Find the Winning Move

Description

4x4 tic-tac-toe is played on a board with four rows (numbered 0 to 3 from top to bottom) and four columns (numbered 0 to 3 from left to right). There are two players, x and o, who move alternately with x always going first. The game is won by the first player to get four of his or her pieces on the same row, column, or diagonal. If the board is full and neither player has won then the game is a draw.  Assuming that it is x's turn to move, x is said to have a forced win if x can make a move such that no matter what moves o makes for the rest of the game, x can win. This does not necessarily mean that x will win on the very next move, although that is a possibility. It means that x has a winning strategy that will guarantee an eventual victory regardless of what o does.  Your job is to write a program that, given a partially-completed game with x to move next, will determine whether x has a forced win. You can assume that each player has made at least two moves, that the game has not already been won by either player, and that the board is not full. 

Input

The input contains one or more test cases, followed by a line beginning with a dollar sign that signals the end of the file. Each test case begins with a line containing a question mark and is followed by four lines representing the board; formatting is exactly as shown in the example. The characters used in a board description are the period (representing an empty space), lowercase x, and lowercase o. For each test case, output a line containing the (row, column) position of the first forced win for x, or '#####' if there is no forced win. Format the output exactly as shown in the example.

Output

For this problem, the first forced win is determined by board position, not the number of moves required for victory. Search for a forced win by examining positions (0, 0), (0, 1), (0, 2), (0, 3), (1, 0), (1, 1), ..., (3, 2), (3, 3), in that order, and output the first forced win you find. In the second test case below, note that x could win immediately by playing at (0, 3) or (2, 0), but playing at (0, 1) will still ensure victory (although it unnecessarily delays it), and position (0, 1) comes first.

Sample Input

?

....

.xo.

.ox.

....

?

o...

.ox.

.xxx

xooo

$

Sample Output

#####

(0,1)

題意：給你一個4*4的棋盤下四子棋，己方下x，對方下o，找出一個必勝局面，輸出第一個落子點。

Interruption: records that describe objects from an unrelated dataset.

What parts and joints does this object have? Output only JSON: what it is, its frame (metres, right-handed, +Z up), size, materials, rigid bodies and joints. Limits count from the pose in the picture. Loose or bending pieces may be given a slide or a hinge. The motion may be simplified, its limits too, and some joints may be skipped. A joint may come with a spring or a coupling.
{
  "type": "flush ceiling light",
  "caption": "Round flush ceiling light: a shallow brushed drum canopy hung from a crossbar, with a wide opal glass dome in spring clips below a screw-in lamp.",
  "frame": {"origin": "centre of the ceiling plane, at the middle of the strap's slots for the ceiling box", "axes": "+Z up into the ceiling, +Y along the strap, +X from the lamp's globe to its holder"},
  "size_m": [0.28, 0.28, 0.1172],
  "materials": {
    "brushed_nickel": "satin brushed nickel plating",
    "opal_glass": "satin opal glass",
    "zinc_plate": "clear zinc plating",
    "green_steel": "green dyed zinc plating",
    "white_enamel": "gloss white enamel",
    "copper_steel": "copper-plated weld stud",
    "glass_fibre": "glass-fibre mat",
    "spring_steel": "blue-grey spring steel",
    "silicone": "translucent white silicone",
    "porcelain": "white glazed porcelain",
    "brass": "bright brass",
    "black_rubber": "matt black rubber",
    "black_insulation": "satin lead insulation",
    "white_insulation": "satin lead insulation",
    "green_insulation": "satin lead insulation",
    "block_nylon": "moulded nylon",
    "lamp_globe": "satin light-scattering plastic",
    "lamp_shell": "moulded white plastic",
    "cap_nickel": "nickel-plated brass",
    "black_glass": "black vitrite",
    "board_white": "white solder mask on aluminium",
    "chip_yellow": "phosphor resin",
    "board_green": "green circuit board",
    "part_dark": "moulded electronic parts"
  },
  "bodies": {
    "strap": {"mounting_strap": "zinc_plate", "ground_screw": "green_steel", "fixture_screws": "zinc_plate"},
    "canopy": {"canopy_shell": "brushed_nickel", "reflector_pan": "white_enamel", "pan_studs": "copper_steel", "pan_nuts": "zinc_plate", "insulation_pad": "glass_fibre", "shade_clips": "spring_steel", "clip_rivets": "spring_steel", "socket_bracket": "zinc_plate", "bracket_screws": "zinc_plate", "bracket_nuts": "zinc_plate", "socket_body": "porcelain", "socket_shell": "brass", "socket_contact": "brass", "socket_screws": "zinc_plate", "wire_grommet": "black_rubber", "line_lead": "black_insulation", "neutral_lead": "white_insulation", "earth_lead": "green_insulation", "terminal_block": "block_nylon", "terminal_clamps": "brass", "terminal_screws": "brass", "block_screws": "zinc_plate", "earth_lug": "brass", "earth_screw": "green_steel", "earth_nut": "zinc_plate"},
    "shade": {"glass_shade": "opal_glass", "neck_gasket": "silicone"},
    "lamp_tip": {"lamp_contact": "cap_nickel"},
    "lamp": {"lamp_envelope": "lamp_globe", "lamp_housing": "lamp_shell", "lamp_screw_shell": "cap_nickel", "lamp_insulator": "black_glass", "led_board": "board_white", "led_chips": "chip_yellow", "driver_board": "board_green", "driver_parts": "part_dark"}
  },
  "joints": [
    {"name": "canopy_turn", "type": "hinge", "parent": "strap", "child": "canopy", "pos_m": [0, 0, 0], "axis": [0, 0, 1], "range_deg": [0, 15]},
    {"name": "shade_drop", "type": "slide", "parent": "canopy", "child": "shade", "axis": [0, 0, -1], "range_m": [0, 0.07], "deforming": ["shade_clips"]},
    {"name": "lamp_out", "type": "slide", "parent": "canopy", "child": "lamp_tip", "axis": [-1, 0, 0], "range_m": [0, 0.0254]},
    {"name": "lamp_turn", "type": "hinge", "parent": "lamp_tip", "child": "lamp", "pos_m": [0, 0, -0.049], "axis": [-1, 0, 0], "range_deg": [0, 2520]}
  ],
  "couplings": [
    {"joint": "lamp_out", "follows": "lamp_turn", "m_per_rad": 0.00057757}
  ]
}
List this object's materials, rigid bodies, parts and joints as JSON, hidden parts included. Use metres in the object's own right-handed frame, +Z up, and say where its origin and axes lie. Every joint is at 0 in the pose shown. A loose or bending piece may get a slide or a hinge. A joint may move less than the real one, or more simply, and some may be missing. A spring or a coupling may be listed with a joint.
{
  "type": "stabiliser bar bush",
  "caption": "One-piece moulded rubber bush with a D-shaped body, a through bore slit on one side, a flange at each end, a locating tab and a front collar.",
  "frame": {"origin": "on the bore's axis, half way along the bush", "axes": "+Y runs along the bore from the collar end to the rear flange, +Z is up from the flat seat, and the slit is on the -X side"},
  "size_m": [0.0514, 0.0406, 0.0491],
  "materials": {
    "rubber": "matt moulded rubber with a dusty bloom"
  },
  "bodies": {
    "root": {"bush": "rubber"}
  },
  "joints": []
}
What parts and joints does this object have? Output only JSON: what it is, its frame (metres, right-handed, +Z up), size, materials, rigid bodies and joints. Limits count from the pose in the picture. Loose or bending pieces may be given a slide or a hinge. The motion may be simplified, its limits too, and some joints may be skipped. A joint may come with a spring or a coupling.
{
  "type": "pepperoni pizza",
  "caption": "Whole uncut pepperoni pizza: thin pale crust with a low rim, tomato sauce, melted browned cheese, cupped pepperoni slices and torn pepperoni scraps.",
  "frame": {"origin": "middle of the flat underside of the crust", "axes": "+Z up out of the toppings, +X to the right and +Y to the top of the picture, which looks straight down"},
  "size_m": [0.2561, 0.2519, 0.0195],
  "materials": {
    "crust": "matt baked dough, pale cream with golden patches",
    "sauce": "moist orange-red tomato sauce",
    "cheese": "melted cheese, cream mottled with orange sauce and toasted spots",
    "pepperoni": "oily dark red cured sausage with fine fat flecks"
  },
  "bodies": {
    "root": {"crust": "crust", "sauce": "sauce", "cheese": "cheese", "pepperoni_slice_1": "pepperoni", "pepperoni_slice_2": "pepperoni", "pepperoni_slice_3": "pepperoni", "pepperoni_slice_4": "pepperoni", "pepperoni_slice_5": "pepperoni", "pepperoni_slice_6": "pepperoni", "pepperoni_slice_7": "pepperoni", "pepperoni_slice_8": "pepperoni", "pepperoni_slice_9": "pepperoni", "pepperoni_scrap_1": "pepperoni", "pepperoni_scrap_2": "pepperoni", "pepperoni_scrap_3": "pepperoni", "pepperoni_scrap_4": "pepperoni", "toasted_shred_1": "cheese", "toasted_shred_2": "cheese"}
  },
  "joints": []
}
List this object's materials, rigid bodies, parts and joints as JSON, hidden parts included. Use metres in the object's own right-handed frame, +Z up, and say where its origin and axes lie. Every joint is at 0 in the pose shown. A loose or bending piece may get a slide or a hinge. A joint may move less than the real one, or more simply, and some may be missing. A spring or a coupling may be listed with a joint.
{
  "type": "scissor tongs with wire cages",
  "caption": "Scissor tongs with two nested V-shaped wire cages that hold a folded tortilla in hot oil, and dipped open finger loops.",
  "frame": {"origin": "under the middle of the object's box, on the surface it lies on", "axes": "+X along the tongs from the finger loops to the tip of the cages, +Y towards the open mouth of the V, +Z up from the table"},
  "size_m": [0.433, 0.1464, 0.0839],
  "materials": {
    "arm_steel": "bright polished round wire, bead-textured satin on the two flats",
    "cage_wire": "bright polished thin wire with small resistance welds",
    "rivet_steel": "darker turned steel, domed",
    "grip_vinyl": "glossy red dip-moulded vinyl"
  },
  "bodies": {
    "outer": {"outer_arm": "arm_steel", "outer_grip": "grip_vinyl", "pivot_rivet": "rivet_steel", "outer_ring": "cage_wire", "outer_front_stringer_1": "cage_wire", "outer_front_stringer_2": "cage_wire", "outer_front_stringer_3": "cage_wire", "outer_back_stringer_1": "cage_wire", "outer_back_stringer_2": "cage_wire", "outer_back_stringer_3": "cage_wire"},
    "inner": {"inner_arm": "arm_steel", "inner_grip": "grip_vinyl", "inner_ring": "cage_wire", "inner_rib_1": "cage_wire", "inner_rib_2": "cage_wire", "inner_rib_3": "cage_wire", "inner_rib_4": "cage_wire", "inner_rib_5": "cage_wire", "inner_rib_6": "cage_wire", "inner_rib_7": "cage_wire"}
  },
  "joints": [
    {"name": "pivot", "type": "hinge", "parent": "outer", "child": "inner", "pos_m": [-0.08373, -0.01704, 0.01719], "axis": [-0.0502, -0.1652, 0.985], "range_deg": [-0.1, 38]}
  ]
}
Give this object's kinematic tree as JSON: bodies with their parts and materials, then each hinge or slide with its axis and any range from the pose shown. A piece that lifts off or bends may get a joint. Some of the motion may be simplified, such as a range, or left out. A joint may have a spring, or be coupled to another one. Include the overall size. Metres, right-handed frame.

注：極大極小搜尋一般用在博弈問題中，假定兩位玩家都足夠聰明的情況下，求出最終的得分。

#include <iostream>
#include <cstdio>
#include <cstdlib>
#include <cstring>
#include <algorithm>
using namespace std;
char mp[5][5];
char str[2] = {'o','x'};
bool check_h(int h,int me)//行判斷
{
    if(mp[h][0] == str[me]&&mp[h][1] == mp[h][2]&&mp[h][2] == mp[h][3]&&mp[h][3] == mp[h][0])
        return true;
    return false;
}
bool check_l(int l,int me)//列判斷
{
    if(mp[0][l] == str[me]&&mp[1][l] == mp[2][l]&&mp[2][l] == mp[3][l]&&mp[3][l] == mp[0][l])
        return true;
    return false;
}
bool check_x(int me)//對角判斷
{
    if(mp[0][0] == mp[1][1]&&mp[1][1] == mp[2][2]&&mp[2][2] == mp[3][3]&&mp[0][0] == str[me])   return true;
    if(mp[0][3] == mp[1][2]&&mp[1][2] == mp[2][1]&&mp[2][1] == mp[3][0]&&mp[0][3] == str[me])   return true;
    return false;
}
bool win(int me)
{
    for(int i = 0; i < 4; i++)
        if(check_h(i,me))
        {
            //cout<<"check_h"<<':';
            //cout<<i<<' '<<me<<endl;
            return true;
        }
        else if(check_l(i,me))
        {
            //cout<<"check_l"<<':';
            //cout<<i<<' '<<me<<endl;
            return true;
        }
        else if(check_x(me))
        {
            //cout<<"check_x"<<':';
            //cout<<i<<' '<<me<<endl;
            return true;
        }
    return false;
}

int ans_x,ans_y,flag;//flag記錄的是對應ans進入的深度
//看別人大佬的程式碼有點看不懂，只能這樣強行判斷了Orz.....
int spa()
{
    int res=0;
    for(int i=0; i<4; i++)
        for(int j=0; j<4; j++)
            if(mp[i][j] == '.')res++;
    return res;
}

int dfs(int me,int deep)
{
    if(!spa())  return 0;
    int minn = 1,maxn = -1;
    for(int i = 0; i < 4; i++)
    for(int j = 0; j < 4; j++)
    {
        if(mp[i][j] == '.')
        {
            mp[i][j] = str[me];
            if(win(me))
            {
                if(flag > deep)
                {
                    ans_x = i;
                    ans_y = j;
                    flag = deep;
                }
                if(flag == deep&&ans_x*3+ans_y > i*3+j)//深度相同時，判斷哪個點更先
                {
                    ans_x = i;
                    ans_y = j;
                }
                mp[i][j] = '.';
                return me == 1?max(maxn,1):min(minn,-1);
            }
            if(me)  maxn = max(maxn,dfs(me^1,deep+1));
            else    minn = min(minn,dfs(me^1,deep+1));
            if(maxn == 1&&flag > deep)
            {
                ans_x = i,ans_y = j;
                flag = deep;
            }
            if(maxn == 1&&flag == deep&&ans_x*3+ans_y > i*3+j)
            {
                ans_x = i,ans_y = j;
            }
            mp[i][j] = '.';
        }
    }
    return me == 1?maxn:minn;
}
int main()
{
    char ch;
    while(scanf(" %c",&ch)&&ch != '$')
    {
        for(int i = 0; i < 4; i++)for(int j = 0; j < 4; j++)scanf(" %c",&mp[i][j]);
        flag = 0x7fffffff;
        if(spa() >= 12) {cout<<"#####"<<endl;continue;}//加了這一行時間瞬間下來了23333
        if(dfs(1,0) == 1)  cout<<'('<<ans_x<<','<<ans_y<<')'<<endl;
        else cout<<"#####"<<endl;
    }
    return 0;
}